Persone in attesa a Gorizia, foto di repertorio |
Cercano di sopravvivere, fuggono dalle guerre, dalla fame, dalle persecuzioni ideologiche e religiose. Attraversano il mare con mezzi inadeguati, spesso sono protagoniste di naufragi e terminano la loro vita inghiottiti dalle onde. Quelli che sfuggono all'internamento nei campi di concentramento in Turchia e in Grecia, provano ad attraversare i Balcani e la maggior parte si arresta alla frontiera dell'Unione europea, al confine tra la Bosnia e la Croazia. Tentano ogni giorno e ogni notte di passare il muro che divide il mondo povero da quello ricco. Vengono intercettati, picchiati e respinti da dove sono partiti, in mezzo a una popolazione locale sempre meno incline a convivere con migliaia di ospiti inattesi.

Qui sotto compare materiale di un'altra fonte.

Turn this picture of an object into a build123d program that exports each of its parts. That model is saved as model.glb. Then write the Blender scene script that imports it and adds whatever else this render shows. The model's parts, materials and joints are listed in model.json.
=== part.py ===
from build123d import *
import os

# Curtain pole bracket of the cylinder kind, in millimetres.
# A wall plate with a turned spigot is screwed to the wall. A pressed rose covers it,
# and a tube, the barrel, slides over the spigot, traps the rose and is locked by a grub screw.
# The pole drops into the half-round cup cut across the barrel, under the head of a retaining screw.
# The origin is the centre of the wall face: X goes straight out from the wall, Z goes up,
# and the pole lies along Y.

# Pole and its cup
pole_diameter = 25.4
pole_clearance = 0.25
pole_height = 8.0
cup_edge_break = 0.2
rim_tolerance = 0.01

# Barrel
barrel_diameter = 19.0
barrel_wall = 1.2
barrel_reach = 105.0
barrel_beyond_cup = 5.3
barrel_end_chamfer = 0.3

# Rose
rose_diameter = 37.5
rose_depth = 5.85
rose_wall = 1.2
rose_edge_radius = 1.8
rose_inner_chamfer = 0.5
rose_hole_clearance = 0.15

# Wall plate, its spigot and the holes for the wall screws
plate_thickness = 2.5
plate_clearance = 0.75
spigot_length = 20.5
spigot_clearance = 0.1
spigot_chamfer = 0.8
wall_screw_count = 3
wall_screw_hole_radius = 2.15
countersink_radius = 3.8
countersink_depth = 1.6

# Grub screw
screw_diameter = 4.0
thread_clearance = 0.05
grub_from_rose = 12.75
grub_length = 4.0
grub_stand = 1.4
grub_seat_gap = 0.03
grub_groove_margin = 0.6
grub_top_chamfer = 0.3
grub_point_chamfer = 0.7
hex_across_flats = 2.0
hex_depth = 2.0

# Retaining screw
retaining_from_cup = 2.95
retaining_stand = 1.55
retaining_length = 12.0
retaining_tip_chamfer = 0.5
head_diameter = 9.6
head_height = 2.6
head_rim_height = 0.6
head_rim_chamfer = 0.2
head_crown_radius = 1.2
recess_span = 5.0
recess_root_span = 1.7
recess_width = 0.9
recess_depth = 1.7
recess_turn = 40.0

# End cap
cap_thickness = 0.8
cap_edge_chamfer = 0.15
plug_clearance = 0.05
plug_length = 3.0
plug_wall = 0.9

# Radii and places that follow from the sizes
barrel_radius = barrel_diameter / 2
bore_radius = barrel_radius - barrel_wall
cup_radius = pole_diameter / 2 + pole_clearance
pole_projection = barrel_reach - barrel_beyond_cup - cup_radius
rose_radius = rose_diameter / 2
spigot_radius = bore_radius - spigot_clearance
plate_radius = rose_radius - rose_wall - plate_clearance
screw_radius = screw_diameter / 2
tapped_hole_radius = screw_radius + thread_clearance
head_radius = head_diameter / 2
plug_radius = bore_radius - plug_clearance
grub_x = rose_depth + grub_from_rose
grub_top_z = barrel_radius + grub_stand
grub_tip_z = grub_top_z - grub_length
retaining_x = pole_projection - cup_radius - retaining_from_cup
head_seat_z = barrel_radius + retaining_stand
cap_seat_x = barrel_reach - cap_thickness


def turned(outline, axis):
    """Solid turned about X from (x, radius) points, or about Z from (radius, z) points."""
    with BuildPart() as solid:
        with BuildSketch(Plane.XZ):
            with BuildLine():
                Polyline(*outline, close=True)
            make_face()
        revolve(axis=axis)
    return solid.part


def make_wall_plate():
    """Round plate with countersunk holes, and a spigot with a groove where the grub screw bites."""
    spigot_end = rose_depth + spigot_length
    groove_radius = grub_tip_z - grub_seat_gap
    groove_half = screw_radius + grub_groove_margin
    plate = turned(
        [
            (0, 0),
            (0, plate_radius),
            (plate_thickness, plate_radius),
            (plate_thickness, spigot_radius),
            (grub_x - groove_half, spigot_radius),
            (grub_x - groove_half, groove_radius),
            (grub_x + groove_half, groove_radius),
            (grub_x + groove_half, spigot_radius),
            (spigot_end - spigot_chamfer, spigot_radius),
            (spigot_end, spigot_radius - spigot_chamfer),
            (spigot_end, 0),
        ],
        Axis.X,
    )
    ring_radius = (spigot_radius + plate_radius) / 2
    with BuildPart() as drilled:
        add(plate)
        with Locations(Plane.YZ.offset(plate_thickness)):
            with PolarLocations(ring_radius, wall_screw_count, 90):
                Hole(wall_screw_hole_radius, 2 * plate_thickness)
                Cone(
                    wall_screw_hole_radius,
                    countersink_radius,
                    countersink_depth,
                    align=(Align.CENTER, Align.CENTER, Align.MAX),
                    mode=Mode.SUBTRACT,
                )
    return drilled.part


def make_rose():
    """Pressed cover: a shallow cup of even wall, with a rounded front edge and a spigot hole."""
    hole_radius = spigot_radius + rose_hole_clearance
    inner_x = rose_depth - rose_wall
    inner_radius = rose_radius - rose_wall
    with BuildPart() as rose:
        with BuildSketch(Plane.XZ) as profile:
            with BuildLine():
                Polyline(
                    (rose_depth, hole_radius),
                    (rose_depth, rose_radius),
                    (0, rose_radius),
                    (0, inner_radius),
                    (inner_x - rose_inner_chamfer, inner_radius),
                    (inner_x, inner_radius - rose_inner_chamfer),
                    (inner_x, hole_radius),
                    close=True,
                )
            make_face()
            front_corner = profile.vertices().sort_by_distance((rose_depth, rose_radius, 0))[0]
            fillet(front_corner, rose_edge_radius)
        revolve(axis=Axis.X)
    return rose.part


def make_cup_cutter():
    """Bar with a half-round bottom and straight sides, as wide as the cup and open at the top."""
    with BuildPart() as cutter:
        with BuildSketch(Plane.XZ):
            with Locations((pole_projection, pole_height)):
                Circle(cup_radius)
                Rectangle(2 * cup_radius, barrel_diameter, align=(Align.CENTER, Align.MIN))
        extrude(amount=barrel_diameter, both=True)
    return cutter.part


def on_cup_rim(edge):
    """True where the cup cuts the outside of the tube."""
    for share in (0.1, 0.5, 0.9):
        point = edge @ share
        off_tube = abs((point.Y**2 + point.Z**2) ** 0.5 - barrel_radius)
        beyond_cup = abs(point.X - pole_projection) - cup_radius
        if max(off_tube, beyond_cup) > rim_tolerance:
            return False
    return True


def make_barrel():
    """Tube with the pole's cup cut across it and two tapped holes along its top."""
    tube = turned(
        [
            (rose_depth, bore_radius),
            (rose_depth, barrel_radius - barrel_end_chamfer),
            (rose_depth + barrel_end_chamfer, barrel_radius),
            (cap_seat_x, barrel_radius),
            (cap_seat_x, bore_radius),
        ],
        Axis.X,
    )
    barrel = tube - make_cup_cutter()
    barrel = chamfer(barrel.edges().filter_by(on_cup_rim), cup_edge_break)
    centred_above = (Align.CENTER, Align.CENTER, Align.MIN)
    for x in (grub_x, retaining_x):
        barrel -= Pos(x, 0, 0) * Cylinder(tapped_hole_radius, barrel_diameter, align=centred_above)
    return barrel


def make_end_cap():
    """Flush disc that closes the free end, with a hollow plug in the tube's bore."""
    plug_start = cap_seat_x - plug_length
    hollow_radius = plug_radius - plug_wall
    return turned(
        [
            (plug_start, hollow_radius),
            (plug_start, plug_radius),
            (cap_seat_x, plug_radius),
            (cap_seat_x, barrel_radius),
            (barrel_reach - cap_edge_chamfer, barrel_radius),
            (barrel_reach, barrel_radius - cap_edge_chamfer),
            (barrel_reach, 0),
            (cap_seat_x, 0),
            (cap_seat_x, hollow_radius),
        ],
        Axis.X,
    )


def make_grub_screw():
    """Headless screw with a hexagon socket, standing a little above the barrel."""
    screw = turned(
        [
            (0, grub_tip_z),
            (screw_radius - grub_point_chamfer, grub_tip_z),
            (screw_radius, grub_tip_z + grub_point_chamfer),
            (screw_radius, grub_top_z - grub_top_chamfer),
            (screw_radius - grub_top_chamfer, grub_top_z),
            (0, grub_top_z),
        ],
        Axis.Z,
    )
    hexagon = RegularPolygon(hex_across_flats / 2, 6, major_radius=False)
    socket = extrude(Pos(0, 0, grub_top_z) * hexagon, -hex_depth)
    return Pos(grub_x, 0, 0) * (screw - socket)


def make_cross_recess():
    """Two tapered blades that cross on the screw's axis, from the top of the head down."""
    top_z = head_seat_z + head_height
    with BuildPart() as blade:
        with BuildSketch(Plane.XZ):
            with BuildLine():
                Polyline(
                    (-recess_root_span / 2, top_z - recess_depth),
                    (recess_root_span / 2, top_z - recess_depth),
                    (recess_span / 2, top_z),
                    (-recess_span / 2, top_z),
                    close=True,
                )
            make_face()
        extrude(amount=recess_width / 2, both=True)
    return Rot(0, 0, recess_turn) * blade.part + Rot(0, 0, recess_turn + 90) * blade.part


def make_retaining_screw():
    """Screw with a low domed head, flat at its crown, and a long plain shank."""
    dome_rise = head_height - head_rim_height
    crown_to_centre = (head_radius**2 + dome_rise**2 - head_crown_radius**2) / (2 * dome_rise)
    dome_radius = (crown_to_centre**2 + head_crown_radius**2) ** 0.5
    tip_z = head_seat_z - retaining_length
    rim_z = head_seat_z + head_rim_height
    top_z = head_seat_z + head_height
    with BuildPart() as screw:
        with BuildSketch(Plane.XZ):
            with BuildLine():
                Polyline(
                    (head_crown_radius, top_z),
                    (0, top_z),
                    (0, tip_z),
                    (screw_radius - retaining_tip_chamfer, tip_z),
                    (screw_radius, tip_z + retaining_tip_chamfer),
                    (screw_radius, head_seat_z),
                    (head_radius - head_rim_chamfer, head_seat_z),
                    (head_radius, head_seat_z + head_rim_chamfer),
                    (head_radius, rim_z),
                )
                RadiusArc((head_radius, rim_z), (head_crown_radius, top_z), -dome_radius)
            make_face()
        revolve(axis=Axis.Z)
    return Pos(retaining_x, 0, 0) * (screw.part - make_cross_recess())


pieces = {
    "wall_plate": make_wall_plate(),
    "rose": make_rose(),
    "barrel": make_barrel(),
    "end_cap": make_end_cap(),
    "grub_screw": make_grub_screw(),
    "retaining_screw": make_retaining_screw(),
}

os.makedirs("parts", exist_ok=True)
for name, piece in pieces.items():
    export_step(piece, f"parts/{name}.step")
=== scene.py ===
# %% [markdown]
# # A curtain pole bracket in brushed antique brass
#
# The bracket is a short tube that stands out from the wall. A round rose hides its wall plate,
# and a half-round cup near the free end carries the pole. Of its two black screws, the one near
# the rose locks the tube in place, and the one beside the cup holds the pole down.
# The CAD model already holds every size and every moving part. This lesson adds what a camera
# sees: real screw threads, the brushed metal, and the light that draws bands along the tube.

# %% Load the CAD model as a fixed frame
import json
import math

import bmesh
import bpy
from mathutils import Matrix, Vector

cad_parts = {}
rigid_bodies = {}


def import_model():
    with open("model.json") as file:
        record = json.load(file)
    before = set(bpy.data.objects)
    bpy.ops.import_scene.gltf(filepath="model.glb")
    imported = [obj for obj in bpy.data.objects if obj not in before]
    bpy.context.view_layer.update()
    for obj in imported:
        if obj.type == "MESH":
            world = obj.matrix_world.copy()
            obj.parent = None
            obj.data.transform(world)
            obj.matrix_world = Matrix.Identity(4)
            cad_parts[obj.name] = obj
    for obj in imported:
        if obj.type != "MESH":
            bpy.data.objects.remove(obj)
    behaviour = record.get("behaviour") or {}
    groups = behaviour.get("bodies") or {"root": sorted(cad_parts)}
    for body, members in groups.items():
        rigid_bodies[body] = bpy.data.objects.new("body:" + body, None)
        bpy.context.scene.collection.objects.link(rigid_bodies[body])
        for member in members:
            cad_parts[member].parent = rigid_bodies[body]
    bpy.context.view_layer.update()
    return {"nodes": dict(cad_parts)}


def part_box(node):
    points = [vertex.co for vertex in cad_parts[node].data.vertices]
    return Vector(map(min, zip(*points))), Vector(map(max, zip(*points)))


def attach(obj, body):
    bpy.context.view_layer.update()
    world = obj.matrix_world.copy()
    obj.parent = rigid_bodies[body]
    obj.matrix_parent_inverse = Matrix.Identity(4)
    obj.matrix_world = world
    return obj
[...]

Alcuni riescono a realizzare l'impresa, attraversando nel buio e nel silenzio boschi minati e fiumi impetuosi. Passano oltre la Croazia, transitano per la Slovenia e arrivano in Italia, a Trieste, dove i centri allestiti per una prima accoglienza sono ormai stragremiti e l'unico alloggio possibile rimane la piazza e la strada. Un gruppo di triestini, intorno a Lorena Fornasir e Gianandrea Franchi, ogni giorno è in Piazza Libertà, davanti alla stazione di Trieste. Accolgono, raccontano, garantiscono il rispetto dei loro diritti, curano in spirito di autentica umanità le piaghe dei piedi e i segni delle percosse sul corpo. Senza di loro, i viandanti alla ricerca di un futuro sarebbero completamente abbandonati a sé stessi, alcuni non potrebbero sopravvivere.

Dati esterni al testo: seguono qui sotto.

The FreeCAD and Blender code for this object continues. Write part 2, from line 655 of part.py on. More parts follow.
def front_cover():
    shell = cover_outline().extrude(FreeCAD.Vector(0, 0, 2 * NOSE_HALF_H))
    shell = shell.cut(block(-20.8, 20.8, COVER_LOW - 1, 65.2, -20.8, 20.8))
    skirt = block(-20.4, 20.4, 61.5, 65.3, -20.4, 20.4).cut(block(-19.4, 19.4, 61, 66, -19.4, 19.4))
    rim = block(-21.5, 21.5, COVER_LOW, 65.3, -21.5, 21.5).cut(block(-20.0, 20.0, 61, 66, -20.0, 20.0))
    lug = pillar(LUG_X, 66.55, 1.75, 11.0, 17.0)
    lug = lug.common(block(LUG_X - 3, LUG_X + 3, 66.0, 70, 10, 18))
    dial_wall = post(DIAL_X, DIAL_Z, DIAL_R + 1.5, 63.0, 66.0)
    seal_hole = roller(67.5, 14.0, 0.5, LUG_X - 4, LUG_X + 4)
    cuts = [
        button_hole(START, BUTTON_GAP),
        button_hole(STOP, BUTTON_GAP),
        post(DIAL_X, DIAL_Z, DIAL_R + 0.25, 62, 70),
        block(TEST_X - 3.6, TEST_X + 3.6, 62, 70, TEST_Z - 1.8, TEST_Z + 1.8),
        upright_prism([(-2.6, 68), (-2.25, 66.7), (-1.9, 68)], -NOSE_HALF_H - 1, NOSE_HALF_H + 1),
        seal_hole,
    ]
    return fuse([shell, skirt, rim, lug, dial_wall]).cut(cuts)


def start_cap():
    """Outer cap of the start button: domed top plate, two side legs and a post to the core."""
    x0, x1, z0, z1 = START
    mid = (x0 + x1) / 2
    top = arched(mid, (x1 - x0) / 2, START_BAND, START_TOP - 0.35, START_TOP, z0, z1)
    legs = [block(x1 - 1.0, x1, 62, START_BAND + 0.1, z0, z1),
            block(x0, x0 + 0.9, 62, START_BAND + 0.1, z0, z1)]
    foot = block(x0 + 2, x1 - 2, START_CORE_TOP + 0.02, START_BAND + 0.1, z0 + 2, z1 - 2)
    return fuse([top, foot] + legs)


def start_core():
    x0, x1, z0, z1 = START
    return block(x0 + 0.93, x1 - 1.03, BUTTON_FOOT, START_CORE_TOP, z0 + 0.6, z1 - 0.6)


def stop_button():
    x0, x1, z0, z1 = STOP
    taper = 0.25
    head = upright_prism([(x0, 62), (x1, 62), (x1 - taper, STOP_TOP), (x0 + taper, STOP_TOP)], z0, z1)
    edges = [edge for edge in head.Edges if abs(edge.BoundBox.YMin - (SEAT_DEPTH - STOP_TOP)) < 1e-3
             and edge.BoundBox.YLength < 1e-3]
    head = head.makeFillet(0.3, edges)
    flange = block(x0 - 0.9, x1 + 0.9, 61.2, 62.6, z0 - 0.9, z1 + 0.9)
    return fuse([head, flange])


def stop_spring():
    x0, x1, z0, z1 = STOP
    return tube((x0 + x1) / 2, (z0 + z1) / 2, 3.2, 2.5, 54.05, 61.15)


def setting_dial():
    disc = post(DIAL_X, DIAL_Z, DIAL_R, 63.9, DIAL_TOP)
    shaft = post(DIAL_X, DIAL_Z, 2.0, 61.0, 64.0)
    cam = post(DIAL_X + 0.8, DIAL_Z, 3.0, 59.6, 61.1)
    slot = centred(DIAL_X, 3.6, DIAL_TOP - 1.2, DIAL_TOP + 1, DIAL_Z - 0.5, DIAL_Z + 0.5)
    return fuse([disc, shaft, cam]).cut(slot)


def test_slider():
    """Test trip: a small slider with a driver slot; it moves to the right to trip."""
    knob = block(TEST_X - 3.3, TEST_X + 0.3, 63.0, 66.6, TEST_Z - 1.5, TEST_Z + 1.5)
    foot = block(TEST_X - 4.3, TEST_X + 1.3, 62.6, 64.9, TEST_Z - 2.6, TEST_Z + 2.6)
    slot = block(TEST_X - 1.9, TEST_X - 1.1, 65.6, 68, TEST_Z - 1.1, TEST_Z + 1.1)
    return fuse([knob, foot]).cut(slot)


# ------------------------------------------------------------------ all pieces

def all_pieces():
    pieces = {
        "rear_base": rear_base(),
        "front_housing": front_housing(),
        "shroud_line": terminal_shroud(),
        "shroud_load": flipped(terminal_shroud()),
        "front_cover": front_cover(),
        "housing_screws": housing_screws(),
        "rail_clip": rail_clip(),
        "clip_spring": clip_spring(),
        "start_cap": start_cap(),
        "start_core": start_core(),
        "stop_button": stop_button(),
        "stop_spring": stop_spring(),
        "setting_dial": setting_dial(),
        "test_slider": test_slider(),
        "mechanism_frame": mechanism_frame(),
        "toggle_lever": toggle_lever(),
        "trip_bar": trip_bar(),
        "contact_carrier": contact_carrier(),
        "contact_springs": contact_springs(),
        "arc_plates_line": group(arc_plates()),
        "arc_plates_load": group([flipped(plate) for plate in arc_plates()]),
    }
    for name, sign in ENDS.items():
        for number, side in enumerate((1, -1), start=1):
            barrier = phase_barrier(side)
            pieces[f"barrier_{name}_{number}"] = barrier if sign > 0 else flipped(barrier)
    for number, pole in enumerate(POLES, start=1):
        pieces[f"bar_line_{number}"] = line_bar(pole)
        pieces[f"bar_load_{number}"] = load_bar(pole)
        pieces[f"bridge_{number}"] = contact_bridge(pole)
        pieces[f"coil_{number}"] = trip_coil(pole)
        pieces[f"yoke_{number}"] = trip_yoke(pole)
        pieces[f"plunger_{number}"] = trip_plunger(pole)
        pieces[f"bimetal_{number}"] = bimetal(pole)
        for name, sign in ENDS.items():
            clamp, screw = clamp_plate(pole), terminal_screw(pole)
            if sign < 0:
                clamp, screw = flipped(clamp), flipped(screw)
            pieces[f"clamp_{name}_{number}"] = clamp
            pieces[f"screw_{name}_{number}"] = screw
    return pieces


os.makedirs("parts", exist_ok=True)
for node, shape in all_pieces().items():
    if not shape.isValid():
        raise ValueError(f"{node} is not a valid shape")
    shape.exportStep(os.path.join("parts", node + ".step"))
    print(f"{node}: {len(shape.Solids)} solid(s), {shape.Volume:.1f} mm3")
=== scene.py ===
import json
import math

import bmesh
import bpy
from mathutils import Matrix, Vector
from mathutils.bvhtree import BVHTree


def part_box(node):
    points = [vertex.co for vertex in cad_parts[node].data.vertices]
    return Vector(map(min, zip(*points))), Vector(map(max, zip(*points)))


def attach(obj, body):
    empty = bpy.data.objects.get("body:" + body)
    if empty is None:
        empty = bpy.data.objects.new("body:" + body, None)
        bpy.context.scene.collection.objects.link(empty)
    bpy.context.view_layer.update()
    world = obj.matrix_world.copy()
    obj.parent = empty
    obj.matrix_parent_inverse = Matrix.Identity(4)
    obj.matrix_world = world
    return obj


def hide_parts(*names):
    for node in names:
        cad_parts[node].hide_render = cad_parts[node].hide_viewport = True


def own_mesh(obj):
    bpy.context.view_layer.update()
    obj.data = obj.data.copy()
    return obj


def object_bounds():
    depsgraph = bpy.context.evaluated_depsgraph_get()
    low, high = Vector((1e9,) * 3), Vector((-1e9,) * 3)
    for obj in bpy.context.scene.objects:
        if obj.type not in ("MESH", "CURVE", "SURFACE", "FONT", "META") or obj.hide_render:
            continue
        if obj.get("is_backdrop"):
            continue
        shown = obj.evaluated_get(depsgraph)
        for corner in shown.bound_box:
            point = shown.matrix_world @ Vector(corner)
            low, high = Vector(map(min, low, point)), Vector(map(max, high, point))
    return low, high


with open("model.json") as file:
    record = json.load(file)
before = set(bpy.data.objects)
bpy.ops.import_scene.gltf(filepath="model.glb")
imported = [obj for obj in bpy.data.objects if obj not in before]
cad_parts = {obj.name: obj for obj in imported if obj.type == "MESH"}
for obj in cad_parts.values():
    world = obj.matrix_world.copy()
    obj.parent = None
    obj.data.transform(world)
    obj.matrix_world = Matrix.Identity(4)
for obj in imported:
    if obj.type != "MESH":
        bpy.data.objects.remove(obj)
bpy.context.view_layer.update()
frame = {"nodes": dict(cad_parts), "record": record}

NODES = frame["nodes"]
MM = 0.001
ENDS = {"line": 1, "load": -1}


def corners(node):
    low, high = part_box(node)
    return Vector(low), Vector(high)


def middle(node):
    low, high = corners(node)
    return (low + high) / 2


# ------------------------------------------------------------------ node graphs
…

In un mondo normale i soccorritori non sarebbero chiamati eroi, ma semplicemente esseri umani, attenti alle necessità dei propri simili. Forse in certi casi, anche contro il volere di coloro che ritengono di operare soltanto sulla base del dettato della propria coscienza, le istituzioni premierebbero chi sostituisce le loro impotenze. In un mondo normale, i rappresentanti del popolo cercherebbero soluzioni confortevoli, per il bene dei richiedenti asilo e dei profughi. Non dormirebbero la notte pensando a uomini, ma anche donne e bambini costretti a sostare all'addiaccio o in un tunnel maleodorante di qualche città.
In un mondo normale. Nel nostro mondo invece le amministrazioni pensano di risolvere i problemi nascondendo la sofferenza, minacciando la chiusura degli spazi occupati dai migranti, deplorando l'impegno di chi li aiuta. E' purtroppo un film già visto, a Trieste come a Gorizia o a Udine. Non esiste uno straccio di soluzione alternativa, uno sguardo o una parola di compassione. Il nuovo arrivato disturba, le ferite sulla sua carne denunciano l'assurdità della parte del Pianeta straricco incapace di farsi carico dell'altra parte strapovera. Il turismo globale pretende di scacciare i pensieri, le frotte che scendono dalle grandi navi hanno pagato per una settimana di vacanza e di lusso, non per farsi interpellare da decine di poveri che non avranno mai la possibilità di concedersi un attimo di sosta, nell'infinito cammino verso la libertà dalla miseria.
Attenzione Nova Gorica e Gorizia! La Capitale europea della Cultura non dovrà essere "attrattiva" perché si nasconderà il dolore e si faranno luccicare strutture turistiche acchiappacitrulli. Dovrà invece diventare un punto di riferimento, un faro di accoglienza illimitata, un porto sicuro che dimostrerà come la convivenza tra popoli e culture non è soltanto un lodevole auspicio, ma il riconoscimento di una comune e gloriosa Umanità.